*Description of the task*: Look through the data and write out every line with the word "JSON" in it.

*Data entries*:
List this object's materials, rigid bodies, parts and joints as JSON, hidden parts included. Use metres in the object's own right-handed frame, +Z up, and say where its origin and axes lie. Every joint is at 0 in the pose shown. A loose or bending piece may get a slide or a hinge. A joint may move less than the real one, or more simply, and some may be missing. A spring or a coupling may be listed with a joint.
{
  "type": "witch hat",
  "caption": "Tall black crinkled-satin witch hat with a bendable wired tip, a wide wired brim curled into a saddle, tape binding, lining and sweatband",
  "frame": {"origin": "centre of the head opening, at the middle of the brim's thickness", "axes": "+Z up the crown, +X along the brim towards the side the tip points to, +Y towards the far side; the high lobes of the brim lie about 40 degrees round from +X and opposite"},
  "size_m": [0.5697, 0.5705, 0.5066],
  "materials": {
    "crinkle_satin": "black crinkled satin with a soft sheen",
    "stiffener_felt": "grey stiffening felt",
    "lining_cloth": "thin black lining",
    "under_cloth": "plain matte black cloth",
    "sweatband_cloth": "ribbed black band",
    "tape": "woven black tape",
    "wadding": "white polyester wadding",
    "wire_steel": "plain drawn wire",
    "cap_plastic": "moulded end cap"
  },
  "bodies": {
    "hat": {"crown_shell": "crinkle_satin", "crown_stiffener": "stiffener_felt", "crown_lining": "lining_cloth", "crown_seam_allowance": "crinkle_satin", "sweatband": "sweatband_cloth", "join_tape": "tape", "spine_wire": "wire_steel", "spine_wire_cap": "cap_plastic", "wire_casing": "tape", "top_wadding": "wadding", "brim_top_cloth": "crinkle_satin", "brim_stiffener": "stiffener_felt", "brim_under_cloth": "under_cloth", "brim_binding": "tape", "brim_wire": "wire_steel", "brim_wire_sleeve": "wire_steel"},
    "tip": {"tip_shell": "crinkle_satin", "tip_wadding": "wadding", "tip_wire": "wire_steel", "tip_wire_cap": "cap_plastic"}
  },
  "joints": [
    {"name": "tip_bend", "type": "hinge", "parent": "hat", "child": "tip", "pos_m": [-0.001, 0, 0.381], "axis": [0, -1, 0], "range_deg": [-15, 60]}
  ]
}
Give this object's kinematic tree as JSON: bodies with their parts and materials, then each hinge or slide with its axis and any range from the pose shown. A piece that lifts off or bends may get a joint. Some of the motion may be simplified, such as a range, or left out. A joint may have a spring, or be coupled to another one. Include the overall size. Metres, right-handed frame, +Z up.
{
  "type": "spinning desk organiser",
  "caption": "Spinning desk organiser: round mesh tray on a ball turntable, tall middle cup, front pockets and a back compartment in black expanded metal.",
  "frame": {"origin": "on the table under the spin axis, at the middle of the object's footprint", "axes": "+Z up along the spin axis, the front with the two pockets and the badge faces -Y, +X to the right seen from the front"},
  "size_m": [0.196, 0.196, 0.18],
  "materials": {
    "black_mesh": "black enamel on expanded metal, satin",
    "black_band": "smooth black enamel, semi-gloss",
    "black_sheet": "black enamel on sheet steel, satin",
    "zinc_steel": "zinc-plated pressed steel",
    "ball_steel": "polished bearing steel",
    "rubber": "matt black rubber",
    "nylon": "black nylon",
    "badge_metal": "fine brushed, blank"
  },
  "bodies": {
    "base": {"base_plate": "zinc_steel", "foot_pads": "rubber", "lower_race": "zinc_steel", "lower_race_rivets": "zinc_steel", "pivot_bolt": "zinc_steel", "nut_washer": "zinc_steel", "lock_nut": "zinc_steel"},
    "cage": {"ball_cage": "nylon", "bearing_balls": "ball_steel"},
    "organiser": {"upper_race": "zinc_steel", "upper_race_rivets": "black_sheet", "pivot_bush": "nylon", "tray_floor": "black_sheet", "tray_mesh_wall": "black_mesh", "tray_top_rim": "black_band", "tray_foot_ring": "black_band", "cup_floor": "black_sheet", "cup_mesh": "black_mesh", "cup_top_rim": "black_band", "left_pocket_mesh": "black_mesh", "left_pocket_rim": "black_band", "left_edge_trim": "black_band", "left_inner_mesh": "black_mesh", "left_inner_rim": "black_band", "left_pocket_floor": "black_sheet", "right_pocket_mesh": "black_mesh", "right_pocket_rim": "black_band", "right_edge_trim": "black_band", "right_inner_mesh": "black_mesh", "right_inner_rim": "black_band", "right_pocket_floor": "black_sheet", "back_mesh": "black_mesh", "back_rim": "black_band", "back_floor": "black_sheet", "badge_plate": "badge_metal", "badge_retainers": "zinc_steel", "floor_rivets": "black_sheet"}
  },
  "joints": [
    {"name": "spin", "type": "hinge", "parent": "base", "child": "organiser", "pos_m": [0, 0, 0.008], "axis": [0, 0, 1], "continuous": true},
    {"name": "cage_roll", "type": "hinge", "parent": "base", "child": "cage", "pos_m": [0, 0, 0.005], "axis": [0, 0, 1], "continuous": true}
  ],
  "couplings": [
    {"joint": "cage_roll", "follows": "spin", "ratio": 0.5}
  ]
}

*Response*:
List this object's materials, rigid bodies, parts and joints as JSON, hidden parts included. Use metres in the object's own right-handed frame, +Z up, and say where its origin and axes lie. Every joint is at 0 in the pose shown. A loose or bending piece may get a slide or a hinge. A joint may move less than the real one, or more simply, and some may be missing. A spring or a coupling may be listed with a joint.
Give this object's kinematic tree as JSON: bodies with their parts and materials, then each hinge or slide with its axis and any range from the pose shown. A piece that lifts off or bends may get a joint. Some of the motion may be simplified, such as a range, or left out. A joint may have a spring, or be coupled to another one. Include the overall size. Metres, right-handed frame, +Z up.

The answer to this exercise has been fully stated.